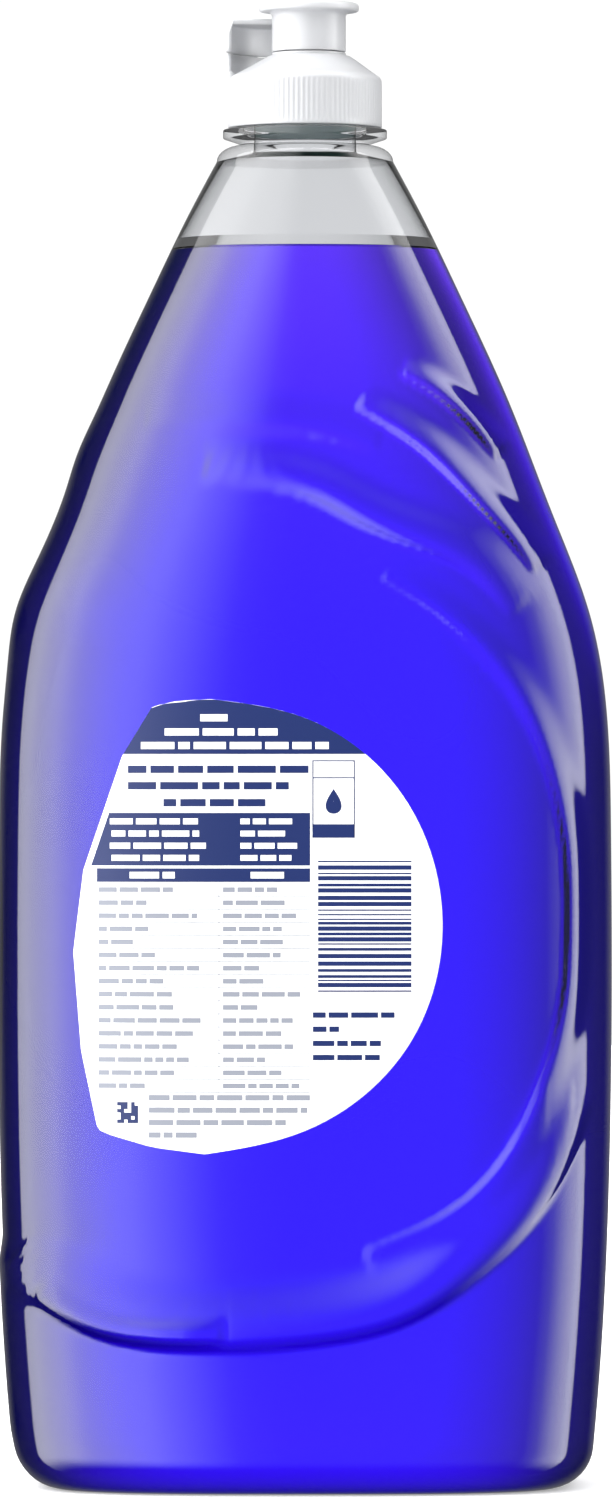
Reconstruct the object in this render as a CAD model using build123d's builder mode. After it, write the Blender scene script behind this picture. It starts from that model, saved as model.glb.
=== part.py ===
"""A clear squeeze bottle of dish soap with two film labels and a flip-top closure.

Frame: +Z up, origin at the middle of the standing face, on the neck's axis.
-Y is the side of the back label, +Y the side of the front label.
Lengths are in millimetres and angles in degrees.
"""

import os
from math import cos, pi, radians, sin

from build123d import *

# ---- Bottle body -----------------------------------------------------------------------
body_width = 109.3        # widest, across X
body_depth = 63.5         # deepest, across Y
shoulder_top = 238.0      # where the flank meets the neck's root
wall = 0.5                # blown wall
floor_wall = 1.0          # wall under the soap
heel_radius = 7.0         # round between flank and standing face
foot_width = 6.0          # standing ring, measured inward from the heel's round
push_up = 2.5             # height of the recess inside the standing ring
push_up_slope = 2.5       # how much narrower the recess is at its top
section_points = 16       # points round one section

# Flank stations from the base up: height, width and depth as shares of the sizes above, and
# the section's superellipse exponent, where 2 is an ellipse and more is boxier.
FLANK = [
    (0.000, 0.930, 0.930, 3.2),
    (0.084, 0.962, 0.980, 3.4),
    (0.190, 0.987, 0.998, 3.6),
    (0.320, 1.000, 1.000, 3.6),
    (0.500, 0.999, 0.995, 3.6),
    (0.588, 0.984, 0.980, 3.5),
    (0.660, 0.928, 0.938, 3.3),
    (0.735, 0.807, 0.866, 3.1),
    (0.819, 0.666, 0.756, 2.8),
    (0.903, 0.500, 0.645, 2.5),
    (0.966, 0.368, 0.545, 2.2),
]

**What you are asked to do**
Return the opening line of the data and every line after it through the line containing "from math import cos, pi, radians, sin", please, exactly as written and with nothing added.

**Output of the exercise**
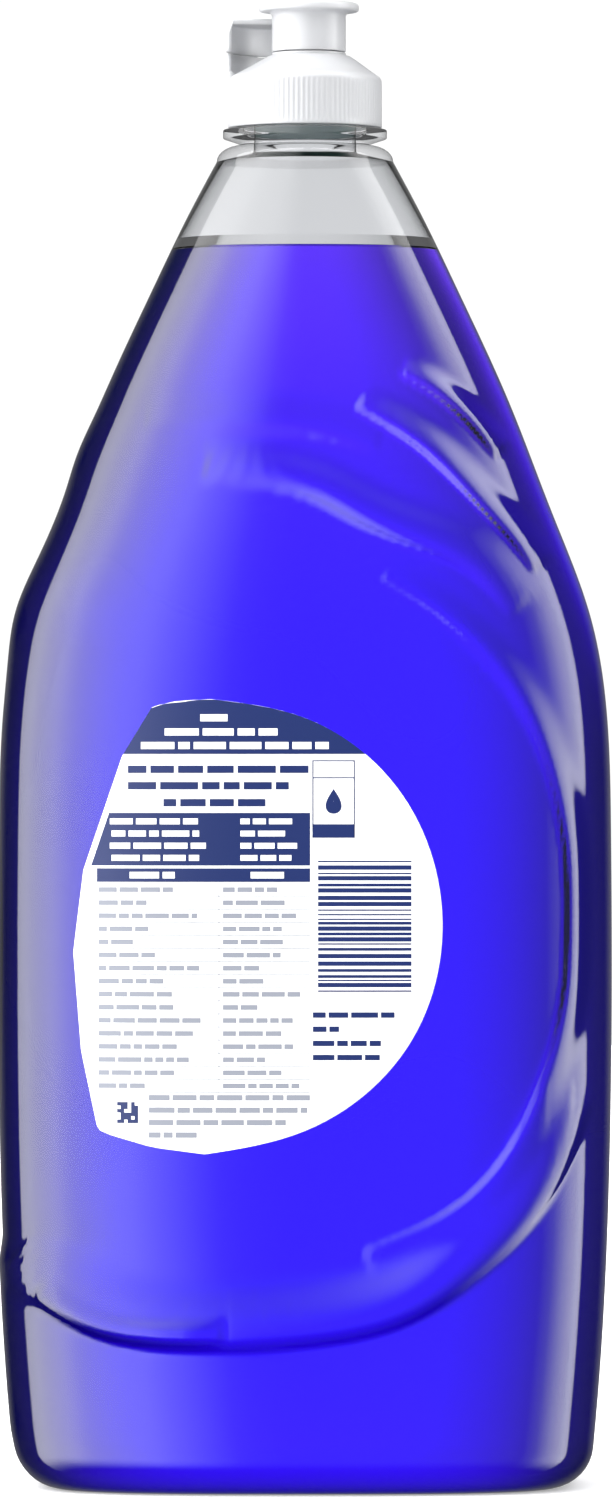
Reconstruct the object in this render as a CAD model using build123d's builder mode. After it, write the Blender scene script behind this picture. It starts from that model, saved as model.glb.
=== part.py ===
"""A clear squeeze bottle of dish soap with two film labels and a flip-top closure.

Frame: +Z up, origin at the middle of the standing face, on the neck's axis.
-Y is the side of the back label, +Y the side of the front label.
Lengths are in millimetres and angles in degrees.
"""

import os
from math import cos, pi, radians, sin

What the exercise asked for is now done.